ここまで書けば、おわかりだろう。何がそこについていたか。
私は、膝の後ろ側に缶の中の最後の一匹をつけていたのだ。それを、何かの拍子に、自分で潰してしまっていたのだった。
気持ち悪かったのではない、汚いと思ったわけでもない。
なぜか、その時だけは……さっきまで大量のあれを(もう文字にできない)なんの感情もなく埋めたのに。さっきまで車であれしてたのに……。
急激に、後悔と悲しさと恐怖が一気に押し寄せてきた。いきなり泣いた。涙が止まらなかった。その時それ以外、何を自分が思ったか……今では思い出せない。
それ以来、あれが大の苦手になった。
あんなにお友達だと思っていたのに。

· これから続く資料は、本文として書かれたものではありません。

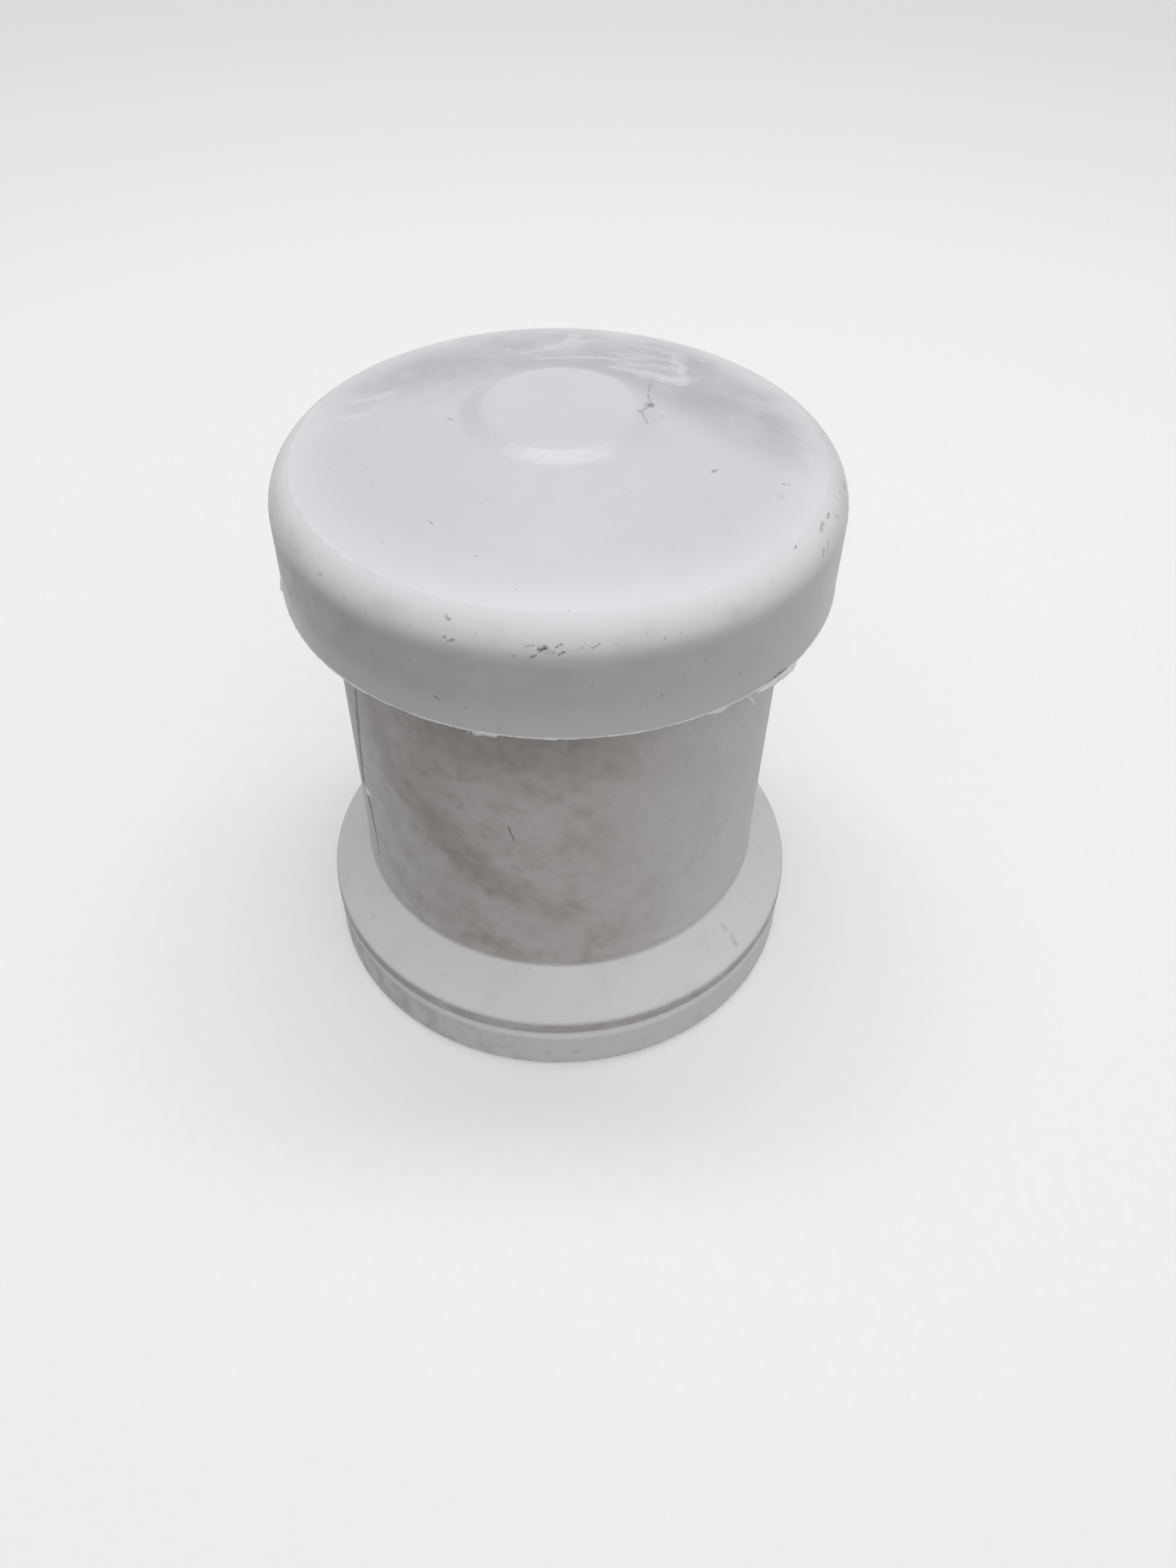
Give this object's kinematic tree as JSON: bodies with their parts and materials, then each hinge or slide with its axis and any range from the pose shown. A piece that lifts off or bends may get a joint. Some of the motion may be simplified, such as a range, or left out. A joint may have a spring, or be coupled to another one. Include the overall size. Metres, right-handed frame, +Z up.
{
  "type": "two-way vent valve",
  "caption": "Push-fit two-way vent valve for the top of a 50 mm waste pipe: mushroom hood, tubular body with a ring-seal socket, and gravity-closed valves that let air in and out.",
  "frame": {"origin": "centre of the lowest face of the retaining ring, on the valve's axis", "axes": "+Z up the axis from the pipe socket to the hood; +X through the opening of the clip on the relief stem"},
  "size_m": [0.0674, 0.0674, 0.0813],
  "materials": {
    "white_plastic": "satin moulded white, soiled",
    "hood_plastic": "semi-gloss moulded white, scuffed",
    "valve_plastic": "smooth moulded",
    "seal_rubber": "matt black rubber",
    "valve_rubber": "soft dark rubber",
    "clip_steel": "spring steel"
  },
  "bodies": {
    "housing": {"body": "white_plastic", "retaining_ring": "white_plastic", "pipe_seal": "seal_rubber", "throat_cup": "white_plastic", "cup_gasket": "seal_rubber", "intake_ring": "white_plastic", "cover": "white_plastic", "cover_seal": "seal_rubber", "hood": "hood_plastic"},
    "intake_valve": {"floating_ring": "valve_plastic", "floating_ring_face": "valve_rubber"},
    "relief_valve": {"relief_disc": "valve_plastic", "relief_face": "valve_rubber", "stem_clip": "clip_steel"}
  },
  "joints": [
    {"name": "intake_lift", "type": "slide", "parent": "housing", "child": "intake_valve", "axis": [0, 0, 1], "range_m": [0, 0.0023]},
    {"name": "relief_lift", "type": "slide", "parent": "housing", "child": "relief_valve", "axis": [0, 0, 1], "range_m": [0, 0.0024]}
  ]
}
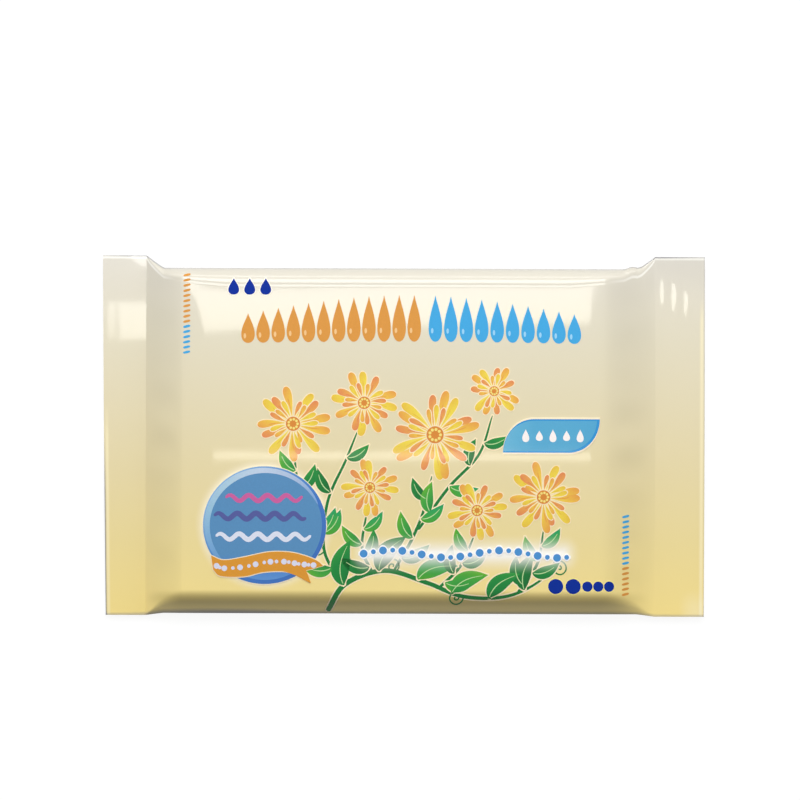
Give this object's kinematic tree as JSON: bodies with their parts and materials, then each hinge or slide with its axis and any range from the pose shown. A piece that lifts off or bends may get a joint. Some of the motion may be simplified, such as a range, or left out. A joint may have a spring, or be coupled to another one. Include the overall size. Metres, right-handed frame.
{
  "type": "wet wipes pack",
  "caption": "Flat sealed film pack of folded wet wipes, with a flat seal at each end and a seam down its back, lying on its back.",
  "frame": {"origin": "under the middle of the pack, on the surface it lies on", "axes": "+X along the pack's length, +Y towards the top of its front, +Z out of its front"},
  "size_m": [0.2, 0.1194, 0.0148],
  "materials": {
    "film": "glossy laminated film, printed cream fading to pale yellow"
  },
  "bodies": {
    "root": {"wipes_pack": "film"}
  },
  "joints": []
}
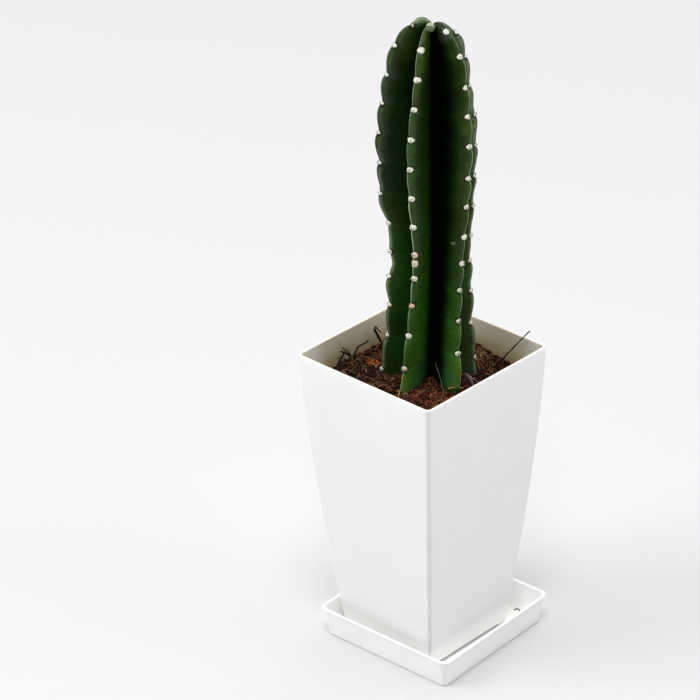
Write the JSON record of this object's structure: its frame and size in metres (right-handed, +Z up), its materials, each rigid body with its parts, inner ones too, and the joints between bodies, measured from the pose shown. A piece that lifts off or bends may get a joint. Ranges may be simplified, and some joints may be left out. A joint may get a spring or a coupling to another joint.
{
  "type": "potted column cactus",
  "caption": "Ribbed column cactus with woolly areoles and short spines, rooted in soil under coconut fibre mulch in a tall square plastic pot that stands in a square saucer.",
  "frame": {"origin": "on the ground, under the pot's vertical axis, at the height of the saucer's underside", "axes": "+Z up along the stem; +X and +Y square to the pot's sides"},
  "size_m": [0.124, 0.1237, 0.4584],
  "materials": {
    "saucer": "satin",
    "pot": "satin",
    "potting_soil": "matte",
    "coir_mulch": "matte",
    "cactus": "satin"
  },
  "bodies": {
    "root": {"saucer": "saucer", "pot": "pot", "potting_soil": "potting_soil", "coir_mulch": "coir_mulch", "cactus": "cactus"}
  },
  "joints": []
}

手にのせてかわいいーなんていってたのに。
もう画像だろうがデフォルメされたイラストだろうが何だろうが見れなくなってしまった。
そしてもう一つ。
私のやった「缶に大量のお友達を入れて蓋をする」という行為。
とある霊感がある修行までしたエセ霊媒師の知人に話したところ
「馬鹿なの?」と1言。
「最後の一匹をやったとき、何を思ったか知らないけどそれは願い事としてカウントされてたらとてつもなく厄介だからね。まぁちゃんとしてないから完成されてはいないけど、未完成が一番厄介なんだよ、お大事に。」と……。
つまり、私のやったことは『蠱毒』そのものだと。
そして、ほんとに思い出せない。
私がその時、何を思ったかなんて。
悲しくて、泣きまくって。
それしか思い出せない。
ごめんなさいが願い事?
潰してごめんなさい?これ、どういう意味になるんだろうね、願い事だとしたら。
知人は教えてくれない。
「お大事に」の意味も、その先に何が見えているのかも。